Esa noche, cuando ya estaba de vuelta en mi casa, me entró una llamada. Era Morgana para decirme que teníamos una emergencia: el premio Nobel había perdido sus gafas y no veía nada. Le quedaban un par de días más de promoción del libro y no iba a ser capaz de leer. No tenían una fórmula y necesitaba urgentemente unas gafas nuevas.
Yo, que tengo gafas permanentes, entendí de inmediato la crisis. En ese momento ya llevaba unos buenos años atendiendo autores aquí y allá, ejerciendo mi diplomacia y enfrentando contradicciones como las que me representaba esta visita.
Pero tenía que resolver la emergencia, entonces me acordé de que mi mamá tenía una amiga oftalmóloga, hicimos un par de llamadas y al rato teníamos confirmada una cita para el día siguiente a primera hora.
El sábado muy temprano recogí a Mario Vargas Llosa y a su hija y nos subimos de nuevo a nuestra van, rumbo a la oftalmóloga.

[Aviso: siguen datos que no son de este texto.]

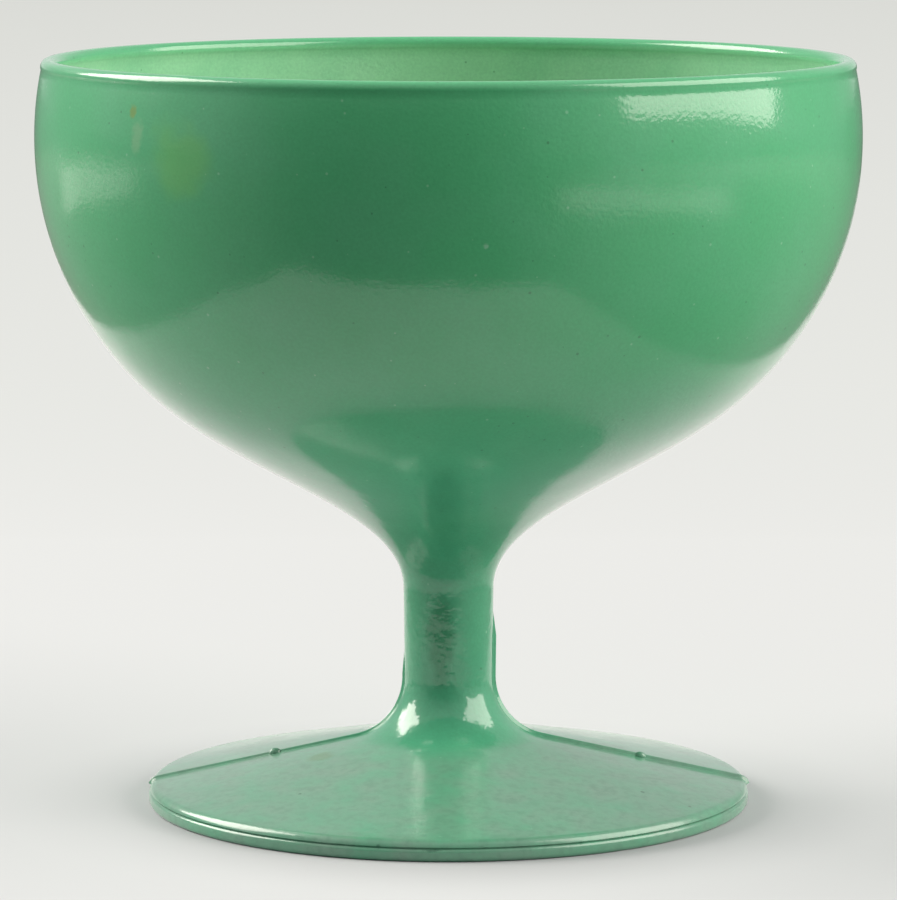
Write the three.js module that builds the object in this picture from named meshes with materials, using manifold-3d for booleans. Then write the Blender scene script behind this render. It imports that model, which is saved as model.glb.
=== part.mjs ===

En la ruta de esa mañana tratamos de reconstruir juntos dónde se habían perdido las gafas. Él estaba preocupado, no era algo que le soliera pasar.
Llegamos al edificio y unas pocas personas a la entrada lo reconocieron y le pidieron fotos. Él sonrío y posó con ellos. Luego subimos a un ascensor lleno de gente que no parecía tener ningún interés en él. En el consultorio lo esperaban la oftalmóloga y su asistente, muy protocolarias y sonrientes, emocionadas de atender a una celebridad.
Como la doctora que nos recibía era amiga, Vargas Llosa me pidió que entrara con ellos al examen. Las saludó con amabilidad y se sentó entonces a descifrar las letras proyectadas en la pared: E, efe, pe, te, o, zeta. Ele, pe, e, de. Renglón tras renglón fue completando su examen de vista.
Dos máquinas más, unas pruebas de lectura de cerca y teníamos una fórmula. En el mismo consultorio Vargas Llosa escogió rápidamente un marco azul, sencillo y sobrio con asesoría de su hija. Luego pagó anticipadamente el marco y los lentes y la doctora se comprometió a tenerle sus gafas listas en un par de horas.
Esa misma tarde recibí un mensaje de su hija agradeciéndome por las gafas que habían llegado. Su papá ya podía leer. También me envió las fotos de ese día, que yo compartí con la oftalmóloga y que sigo guardando en mi celular.